Naim appeals to Road Transport Department
Naim Holdings Berhad, a leading Malaysian property developer and construction company, has called on the Road Transport Department to take immediate action against overloaded trucks which are destroying the Selangau-Matadeng road. Naim Engineering recently completed the reconstruction of the road following previous destruction by the trucks and is now seeing the problems rise again.
KUCHING: Trucks overloaded with coal and palm oil are destroying the Selangau- Matadeng road leading to Mukah just more than a year after its commissioning.
Naim Engineering Sdn Bhd which literally reconstructed the road after it was rendered almost unusable for several years by these trucks is appealing to JPJ to clampdown on overloaded trucks plying the road.
In a recent exclusive interview with The Borneo Post, a spokesperson for Naim explained that the road was constructed based on the specifications provided by the government for R5 JKR standards for federal roads or highways with limited access control and speed limits up to 90 kilometres per hour.
Since the completion of the project driving time from Selangau to Mukah has been reduced to about 45 minutes from the previous two to three hours needed for the journey.
However, this condition could not last long as the spokesman said overloaded trucks could damage the road at a factor of between four to five times above normal.
“If the overloading of trucks that ply these roads are not contained the road may be destroyed in less than three years,” he warned.
The spokesperson added that to preserve the road condition, all vehicles using the road must be monitored and controlled to ensure only those that observed the JPJ permissible load consistent with the R5 JKR Road Design standard were permitted.
“We call on JPJ to stringently enforce load carrying capacity on all commercial vehicles using this road so that the road is not subjected to further stress through overloading. In this way, we can slow down its deterioration rate,” he added.
“A recent traffic survey revealed that the northbound traffic volume passing the road was about 1,584 units every 24 hours – while the road was tailored to take the traffic volume and JPJ’s permissible load carrying capacity of 10 tonnes per axle, the road cannot sustain continued usage by overloaded trucks,” the spokesperson added.

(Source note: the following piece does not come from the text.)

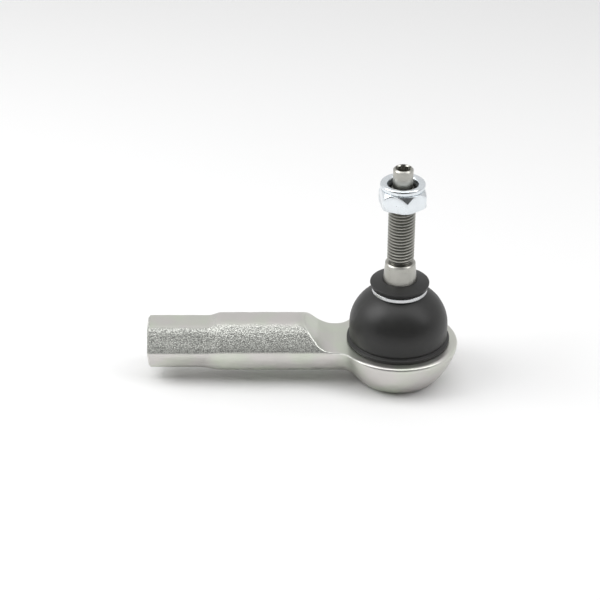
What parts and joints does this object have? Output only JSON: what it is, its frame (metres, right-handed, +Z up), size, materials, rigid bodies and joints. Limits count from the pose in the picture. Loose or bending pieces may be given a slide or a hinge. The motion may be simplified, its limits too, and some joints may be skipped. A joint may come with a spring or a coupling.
{
  "type": "tie rod end",
  "caption": "Steering tie rod end: forged housing with a threaded rod socket, swivelling tapered ball stud, rubber dust boot and prevailing-torque lock nut.",
  "frame": {"origin": "centre of the threaded bore where its full thread begins, 0.6 mm inside the mouth", "axes": "+X along the stem towards the ball, +Z up the stud, +Y completes the right-handed frame; the ball centre is at x = 0.0944"},
  "size_m": [0.118, 0.046, 0.0876],
  "materials": {
    "housing_zinc": "zinc plated and passivated forging, shot-blasted with machined faces",
    "stud_steel": "ground and thread-rolled steel, satin",
    "seat_plastic": "natural acetal, smooth",
    "spring_steel": "hardened and blued",
    "cover_steel": "pressed and zinc plated",
    "ring_steel": "bright zinc plated strip",
    "boot_rubber": "satin moulded rubber",
    "nut_zinc": "bright zinc plated",
    "insert_nylon": "dark moulded nylon"
  },
  "bodies": {
    "housing_body": {"housing": "housing_zinc", "upper_ball_seat": "seat_plastic", "lower_ball_seat": "seat_plastic", "seat_spring": "spring_steel", "end_cover": "cover_steel", "boot_base_ring": "ring_steel"},
    "boot_body": {"dust_boot": "boot_rubber"},
    "boot_ring_body": {"boot_upper_ring": "ring_steel"},
    "stud_body": {"ball_stud": "stud_steel"},
    "nut_lift_body": {"nut_locking_insert": "insert_nylon"},
    "nut_body": {"lock_nut": "nut_zinc"}
  },
  "joints": [
    {"name": "tilt_sideways", "type": "hinge", "parent": "housing_body", "child": "boot_body", "pos_m": [0.0944, 0, 0], "axis": [1, 0, 0], "range_deg": [-17, 17], "deforming": ["dust_boot"]},
    {"name": "tilt_along_stem", "type": "hinge", "parent": "boot_body", "child": "boot_ring_body", "pos_m": [0.0944, 0, 0], "axis": [0, 1, 0], "range_deg": [-17, 17], "deforming": ["dust_boot"]},
    {"name": "stud_spin", "type": "hinge", "parent": "boot_ring_body", "child": "stud_body", "pos_m": [0.0944, 0, 0], "axis": [0, 0, 1], "continuous": true},
    {"name": "nut_lift", "type": "slide", "parent": "stud_body", "child": "nut_lift_body", "axis": [0, 0, 1], "range_m": [-0.0213, 0.0063]},
    {"name": "nut_turn", "type": "hinge", "parent": "nut_lift_body", "child": "nut_body", "pos_m": [0.0944, 0, 0.0587], "axis": [0, 0, 1], "range_deg": [-6000, 1750]}
  ],
  "couplings": [
    {"joint": "nut_lift", "follows": "nut_turn", "m_per_rad": 0.00019894}
  ]
}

It was learned from reliable sources that some of the trucks were overloaded by more than 90 per cent from JPJ’s permissible load.
The spokesman disclosed that Naim had spent an extra RM5 million so far to maintain and repair the 52.4-kilometre road pushing the cost of the entire project beyond its initial estimate.
“However, the root cause of the problem has remained – the usage of the road by overloaded trucks. Even if maintenance is done, the damages will continue.”
Naim has commissioned technical studies and traffic surveys by experts to verify the quality of the road construction and gathered data on the road usage.
“There were comparative studies on the traffic flow and usage done at three different locations on that stretch of road, during different time periods in 2010 and 2012, the most recent being in July 2012. The studies revealed that the number of vehicles plying the road had increased considerably, with trucks accounting for more than 50 per cent on average,” he continued.
“In July 2012, we commissioned Kumpulan IKRAM (Sarawak) Sdn Bhd, a well-known consultant for building and infrastructure, to conduct the Dynamic Cone Penetrometer (DCP) test and Surface Condition survey.
Its report confirmed that we have more than complied with the required specifications and that the pavement structural strength was adequate,” the spokesperson pointed out.